Walt Whitman - Teaching Tips

Back Back to Walt Whitman Activities
  • Although students will probably pick up on the homoerotic imagery of many of Whitman's poems with little difficulty, it is worth reminding them that the male-male eroticism was not so clear to nineteenth-century readers, who were far more scandalized by his explicit descriptions of heterosexual sex. You might point out that the term "homosexual" did not exist in 1860, so Whitman's poems were struggling to construct a new sexual identity and create a new language for erotic love between men. Ask your students to analyze stanzas VII and VIII of Live Oak, with Moss and/or the "Twenty-eight Bathers" section in Song of Myself in this context. Why does Whitman adopt a feminine persona in his narration of the "Twenty-eight Bathers"? How does Whitman struggle with his commitment to being a "public," national poet and his desire to record his private erotic feelings in Live Oak, with Moss? How does he describe his love for men, given that a vocabulary for homosexuality was unavailable to him?

  • Although the early editions of Leaves of Grass contain many eloquent celebrations of the vastness and grandeur of the American continent, Whitman had actually done very little traveling when he wrote them (his trip to New Orleans was his only significant travel experience until late in life). Ask students to think about why cities and landscapes Whitman could only imagine affected him so deeply. To what kinds of cultural myths and ideals was he responding?
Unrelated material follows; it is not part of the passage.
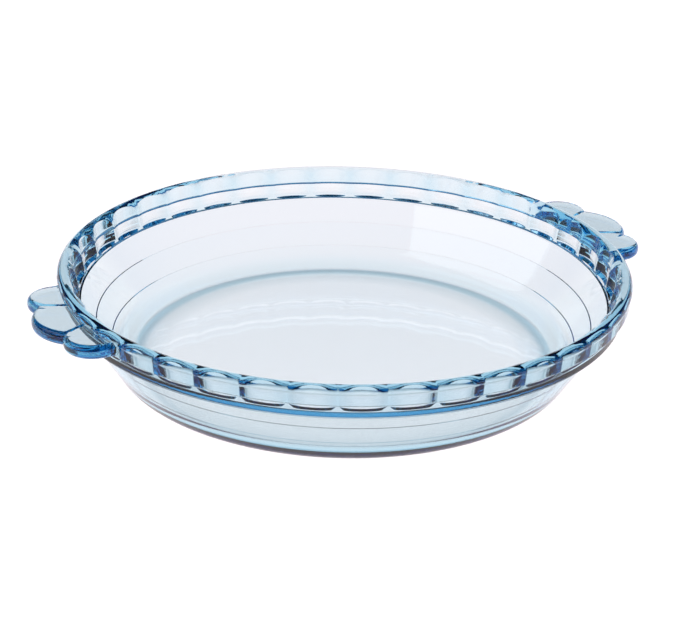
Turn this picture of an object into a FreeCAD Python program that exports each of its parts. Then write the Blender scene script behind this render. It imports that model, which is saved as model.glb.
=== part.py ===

How might Whitman's lyrical descriptions of America's geographic expanse and demographic diversity have impacted his readers' ideas about the landscape and the nation?

  • When he wrote "The Poet" in 1844, Ralph Waldo Emerson proclaimed that "Poets are liberating gods . . . they are free, and they make free." He wished for the emergence of a poet "without impediment, who sees and handles that which others dream of, traverses the whole scale of experience, and is representative of man." Have students read Emerson's essay and stage a debate whether Whitman has indeed answered this passionate plea for a truly American poet.